# [Work required]
Pull out every line in the data that has the string "objects" in it.

# [Data block]
■ ■ ■ ■ ■ ■ ■

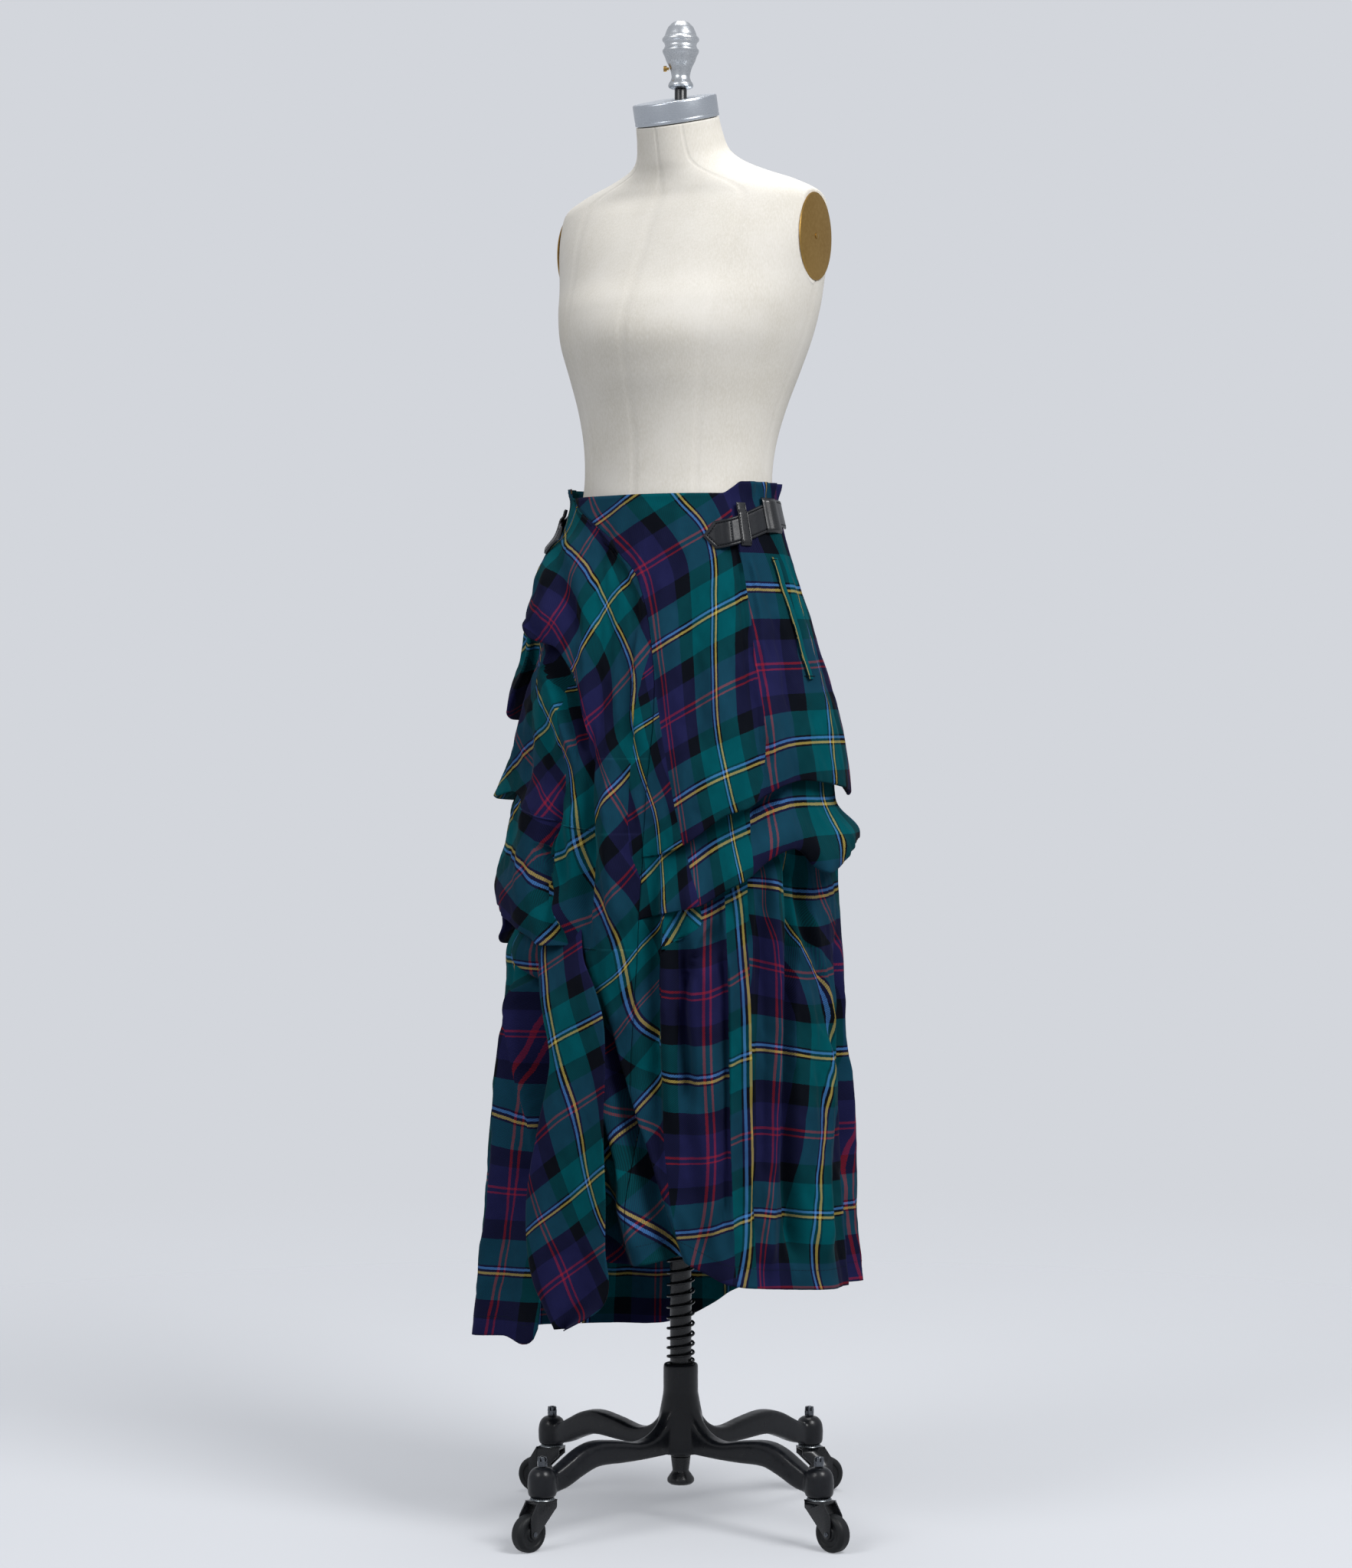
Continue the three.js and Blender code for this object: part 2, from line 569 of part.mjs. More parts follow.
const backFolds = table(
  foldColumns,
  [930, 150, 210, 146, 0, 10, 14, -10, 0, 0, 1],
  [930, 178, 210, 182, 0, 10, 14, -12, 0, 0, 1],
  [930, 206, 210, 212, 0, 10, 14, -10, 0, 0, 1],
  [1130, 164, 210, 162, 0, 8, 13, 6, 0, 0, 1],
  [1130, 196, 210, 198, 0, 8, 13, 6, 0, 0, 1],
);

// How far the cloth stands out above the first tuck.
function hipOut(side, turn, z) {
  const tuck = (side > 0 ? leftTucks : rightTucks)[0];
  const edge = along(tuck, "turn", turn, "edge");
  const top = waistHeight(turn);
  const t = (top - z) / (top - edge);
  const swell = Math.pow(smooth(t, 0.1, 0.92), 1.3) * along(tuck, "turn", turn, "lip");
  return swell + foldsAt(side > 0 ? leftFolds : rightFolds, turn, z) + gatherWave(turn, z);
}

// One column of a tucked panel: points from the waist to the hem at this turn. `counts` are rows in each tier.
function tuckedColumn(turnAt, tucks, folds, hem, counts) {
  const column = [];
  const place = (pick) => {
    let z = 700;
    for (let k = 0; k < 4; k++) z = pick(turnAt(z)).z;
    const turn = turnAt(z);
    const { out } = pick(turn);
    const total = out + foldsAt(folds, turn, z) + gatherWave(turn, z);
    column.push(skirtPoint(turn, z, total));
  };
  const edges = tucks.map((tuck) => (turn) => ({
    z: along(tuck, "turn", turn, "edge"),
    lip: along(tuck, "turn", turn, "lip"),
  }));
  counts.forEach((count, tier) => {
    const above = (turn) => {
      if (tier === 0) return { z: waistHeight(turn), out: 0 };
      const { z, lip } = edges[tier - 1](turn);
      return { z: z + 0.16 * lip - 3, out: 0.3 * lip };
    };
    const below = (turn) => (tier < tucks.length ? edges[tier](turn) : { z: along(hem, "turn", turn, "z"), lip: 0 });
    for (let i = 0; i <= count; i++) {
      const t = Math.pow(i / count, tier === 0 ? 1.5 : 1);
      place((turn) => {
        const start = above(turn);
        const { z, lip } = below(turn);
        const swell = tier < tucks.length ? Math.pow(smooth(t, 0.1, 0.92), 1.3) * lip : 0;
        const settle = start.out * (1 - smooth(t, 0, 0.5));
        return { z: mix(start.z, z, t), out: swell + settle };
      });
    }
    if (tier < tucks.length) {
      place((turn) => {
        const { z, lip } = edges[tier](turn);
        return { z: z + 0.04 * lip - 1.5, out: 0.66 * lip };
      });
    }
  });
  return column;
}

function transpose(columns) {
  return columns[0].map((_, i) => columns.map((column) => column[i]));
}

// Everything between the front seam and `reach` degrees beyond it, to trim the two panels that meet there.
function seamCutter(gap, reach) {
  const heights = [1240, 1215, 1200, 1188, 1176, 1165, 1153, 1141, 1130, 1117, 1105, 1088, 1070, 1055, 1020, 980, 900, 780, 640, 500, 150];
  const rings = heights.reverse().map((z) => {
    const order = (points) => (reach > 0 ? points : points.reverse());
    const from = seamTurn(z) + gap * smooth(z, 950, 1150) + gap * 0.35;
    const turns = [from, from + reach * 0.33, from + reach * 0.66, from + reach];
    const point = (turn, far) => new THREE.Vector3(far * Math.sin(radians(turn)), -far * Math.cos(radians(turn)) - 8, z);
    return order([point(from, 20), ...turns.map((turn) => point(turn, 420))]);
  });
  return toSolid(loft(rings));
}
function leftPanel() {
  const count = 24;
  const reach = 1.5;
  const columns = Array.from({ length: count + 1 }, (_, j) => {
    const turnAt = (z) => mix(seamTurn(z) - reach, sideSeam, Math.pow(j / count, 1.08));
    return tuckedColumn(turnAt, leftTucks, leftFolds, leftHem, [9, 4, 8]);
  });
  const cloth = toSolid(sheet(transpose(columns), clothThickness));
  return toGeometry(cloth.subtract(seamCutter(0.3, -60)));
}
// Columns of the right panel, as fractions of its width, close together where the hem steps up.
const rightColumns = [0, 0.05, 0.1, 0.15, 0.2, 0.25, 0.3, 0.35, 0.4, 0.45, 0.49, 0.53, 0.57, 0.61, 0.65, 0.69, 0.73, 0.768, 0.782,
  0.82, 0.86, 0.9, 0.94, 1];
function rightPanel() {
  const reach = 1.5;
  const columns = rightColumns.map((part) => {
    const turnAt = (z) => mix(-sideSeam, seamTurn(z) + reach, part);
    return tuckedColumn(turnAt, rightTucks, rightFolds, rightHem, [8, 4, 4, 7]);
  });
  const cloth = toSolid(sheet(transpose(columns), clothThickness));
  return toGeometry(cloth.subtract(seamCutter(-0.3, 60)));
}

function backPanel() {
  const count = 20;
  const rows = 14;
  const margin = 0.8;
  const grid = Array.from({ length: rows + 1 }, (_, i) =>
    Array.from({ length: count + 1 }, (_, j) => {
      const turn = mix(sideSeam + margin, 360 - sideSeam - margin, j / count);
      const round = turn > 180 ? turn - 360 : turn;
      const z = mix(waistHeight(round), along(backHem, "turn", turn, "z"), i / rows);
      return skirtPoint(turn, z, foldsAt(backFolds, turn, z));
    }),
  );
  return sheet(grid, clothThickness);
}

// A long hanging end of cloth in front, cut to a slanting point.
const tailRows = table(
  ["z", "from", "to", "out"],
  [672, -23, -2, 9.2],
  [638, -19, 3, 15],
  [604, -15, 7, 20],
  [552, -10.5, 8.5, 23],
  [478, -13, 9, 24],
  [402, -16, 10, 24],
  [344, -15.5, 10, 24],
  [304, -13, 11, 24],
  [278, -9.5, 8, 23],
  [252, -5.5, -2.6, 22],
);
function tailPanel() {
  const count = 7;
  const rows = 14;
  const grid = Array.from({ length: rows + 1 }, (_, i) =>
    Array.from({ length: count + 1 }, (_, j) => {
      const z = mix(tailRows[0].z, tailRows[tailRows.length - 1].z, i / rows);
      const t = j / count;
      const turn = mix(along(tailRows, "z", z, "from"), along(tailRows, "z", z, "to"), t);
      const ripple = 5 * Math.sin(Math.PI * 2 * t + 0.6) * smooth(668 - z, 0, 200);
      return skirtPoint(turn, z, along(tailRows, "z", z, "out") + ripple);
    }),
  );
  return sheet(grid, clothThickness);
}

// A flat band that follows the skirt's outer face: straps, keepers and pocket welts.
function band({ from, to, count, centre, half, out, thickness, point = 0 }) {
  const grid = [-1, -0.4, 0.4, 1].map((across) =>
    Array.from({ length: count + 1 }, (_, j) => {
      const t = j / count;
      const turn = mix(from, to, t);
      const tip = point ? 1 - (1 - Math.min(t / point, 1)) * 0.8 : 1;
      return skirtPoint(turn, centre(turn) - across * half * tip, out(turn));
    }),
  );
  return sheet(to > from ? grid : grid.map((row) => [...row].reverse()), thickness);
}
const strapHeight = (turn) => mix(1151, 1180, smooth(Math.abs(turn), 40, 100));
const strapThickness = 2.4;
// A strap lies on whatever stands out furthest across its width.
function strapLift(turn) {
  const side = Math.sign(turn);
  const outs = [-3, 0, 3].flatMap((near) =>
    [-17, -8, 0, 8, 17].map((across) => hipOut(side, turn + near, strapHeight(turn) + across)),
  );
  return Math.max(...outs, 0) + strapThickness + 1.9 + (side < 0 ? 0.9 : 0);
}
function makeStrap(side) {
  const name = side > 0 ? "left" : "right";
  const strap = band({
    from: side * 41, to: side * 118, count: 22, centre: strapHeight, half: 15, out: strapLift, thickness: strapThickness, point: 0.09,
  });
  addPiece("strap_" + name, "leather", strap);
  const loop = (turn, half, high, low, lift) =>
    band({
      from: side * (turn - half), to: side * (turn + half), count: 2, centre: () => strapHeight(side * turn) + (high - low) / 2,
      half: (high + low) / 2, out: (t) => strapLift(t) + lift, thickness: 2,
    });
  addPiece("keeper_" + name, "leather", loop(64, 2.7, 27, 22, side > 0 ? 2.5 : 4.1));
  addPiece("buckle_" + name, "leather", loop(88, 4.6, 21, 21, side > 0 ? 2.5 : 2.7));
}
function makePocketWelt(side) {
  const top = 1128;
  const foot = 988;
  const grid = Array.from({ length: 7 }, (_, i) =>
    [-1, 0, 1].map((across) => {
      const z = mix(top, foot, i / 6);
      const turn = side * mix(82, 86, i / 6) + (across * 5.5) / 3.2;
      return skirtPoint(turn, z, hipOut(side, turn, z) + 1.6 + (side > 0 ? 1.4 : 2.2));
    }),
  );
  addPiece(side > 0 ? "pocket_welt_left" : "pocket_welt_right", "tartan", sheet(grid, 1.6));
}

// ---------- assembly ----------
makeForm();
makeCapAndFinial();
makeArmPlates();
makePole();
makeSpring();
makeBase();
casters.forEach(makeCaster);

addPiece("skirt_left_panel", "tartan", leftPanel());
addPiece("skirt_right_panel", "tartan", rightPanel());
addPiece("skirt_back_panel", "tartan", backPanel());
addPiece("skirt_tail", "tartan", tailPanel());
[1, -1].forEach(makeStrap);
[1, -1].forEach(makePocketWelt);

const bounds = new THREE.Box3().setFromObject(part);
const centre = bounds.getCenter(new THREE.Vector3());
part.position.set(-centre.x, -centre.y, -bounds.min.z);

export default part;
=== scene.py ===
import math

import bmesh
import bpy
import numpy as np
from mathutils import Matrix, Vector, noise
from mathutils.bvhtree import BVHTree


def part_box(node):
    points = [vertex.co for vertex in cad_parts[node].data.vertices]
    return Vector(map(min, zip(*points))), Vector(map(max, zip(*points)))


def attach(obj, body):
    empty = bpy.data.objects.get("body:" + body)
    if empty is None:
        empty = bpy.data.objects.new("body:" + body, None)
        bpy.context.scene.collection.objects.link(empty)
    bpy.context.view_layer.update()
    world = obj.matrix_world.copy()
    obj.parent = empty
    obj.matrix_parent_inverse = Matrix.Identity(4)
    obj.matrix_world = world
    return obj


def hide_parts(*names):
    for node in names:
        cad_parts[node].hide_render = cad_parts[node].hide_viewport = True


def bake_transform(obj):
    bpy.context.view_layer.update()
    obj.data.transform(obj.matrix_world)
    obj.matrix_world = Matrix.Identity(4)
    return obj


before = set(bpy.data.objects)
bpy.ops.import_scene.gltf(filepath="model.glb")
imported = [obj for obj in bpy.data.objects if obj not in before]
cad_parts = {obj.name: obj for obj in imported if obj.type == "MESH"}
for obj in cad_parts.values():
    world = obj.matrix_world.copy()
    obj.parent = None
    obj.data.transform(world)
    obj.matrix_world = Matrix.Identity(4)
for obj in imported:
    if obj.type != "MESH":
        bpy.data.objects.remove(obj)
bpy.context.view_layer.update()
print("frame loaded")

# Sizes are in millimetres, as the part's source has them: +Z up, the form faces -Y, its left side is +X.
# A turn is in degrees round the form: 0 is the front and 90 the form's left.
formBottom = 960
poleLow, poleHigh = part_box("pole")
origin = np.array([
    (poleLow.x + poleHigh.x) / 2,
    (poleLow.y + poleHigh.y) / 2,
    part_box("form_torso")[0].z - formBottom / 1000,
])


def toScene(points):
    return np.asarray(points, float) / 1000 + origin


def mix(a, b, t):
    return a + (b - a) * t


def smooth(x, start, end):
    t = np.clip((np.asarray(x, float) - start) / (end - start), 0, 1)
    return t * t * (3 - 2 * t)


def table(names, *rows):
    ordered = sorted(rows, key=lambda row: row[0])
    return {name: np.array([row[i] for row in ordered], float) for i, name in enumerate(names)}


# Reads a column of a table by its first column, with a smooth curve between the rows.
def along(rows, column, at):
    keys = next(iter(rows.values()))
    values = rows[column]
    at = np.clip(np.asarray(at, float), keys[0], keys[-1])
    before = np.maximum(np.arange(len(keys)) - 1, 0)
    after = np.minimum(np.arange(len(keys)) + 1, len(keys) - 1)
    slopes = (values[after] - values[before]) / (keys[after] - keys[before])
    i = np.clip(np.searchsorted(keys, at, side="right") - 1, 0, len(keys) - 2)
    span = keys[i + 1] - keys[i]
    t = (at - keys[i]) / span
    rest = 1 - t
    return (
        (1 + 2 * t) * rest * rest * values[i] + t * rest * rest * span * slopes[i]
        + t * t * (3 - 2 * t) * values[i + 1] - t * t * rest * span * slopes[i + 1]
    )


def link(obj):
    bpy.context.scene.collection.objects.link(obj)
    return obj


def makeMesh(name, points, faces, material):
    mesh = bpy.data.meshes.new(name)
    mesh.from_pydata([tuple(p) for p in toScene(points)], [], faces)
    mesh.materials.append(material)
    mesh.polygons.foreach_set("use_smooth", [True] * len(mesh.polygons))
    mesh.update()
    return link(bpy.data.objects.new(name, mesh))


# Says which body a piece rides on and which solids it stands in for.
def finish(piece, body, replaces=()):
    if body:
        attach(piece, body)
    if replaces:
        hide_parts(*replaces)
    return piece


# Merges doubles and turns the faces outwards.
def recalculate(piece, merge=1e-6):
    shape = bmesh.new()
    shape.from_mesh(piece.data)
    bmesh.ops.remove_doubles(shape, verts=shape.verts, dist=merge)
    bmesh.ops.recalc_face_normals(shape, faces=shape.faces)
    shape.to_mesh(piece.data)
    shape.free()
    return piece


# Marks the edges that turn more than `degrees` as sharp.
def sharpen(piece, degrees=35):
    shape = bmesh.new()
    shape.from_mesh(piece.data)
    for edge in shape.edges:
        if len(edge.link_faces) == 2:
            edge.smooth = edge.calc_face_angle(0) < math.radians(degrees)
    shape.to_mesh(piece.data)
    shape.free()
    return piece


# Faces between the rows of a grid; `closed` joins the last column to the first.
def gridFaces(rows, columns, closed=False):
    faces = []
    for i in range(rows - 1):
        for j in range(columns if closed else columns - 1):
            n = (j + 1) % columns
            faces.append((i * columns + j, (i + 1) * columns + j, (i + 1) * columns + n, i * columns + n))
    return faces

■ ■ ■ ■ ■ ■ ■

# [Finished task]
    empty = bpy.data.objects.get("body:" + body)
        empty = bpy.data.objects.new("body:" + body, None)
        bpy.context.scene.collection.objects.link(empty)
before = set(bpy.data.objects)
imported = [obj for obj in bpy.data.objects if obj not in before]
        bpy.data.objects.remove(obj)
    bpy.context.scene.collection.objects.link(obj)
    return link(bpy.data.objects.new(name, mesh))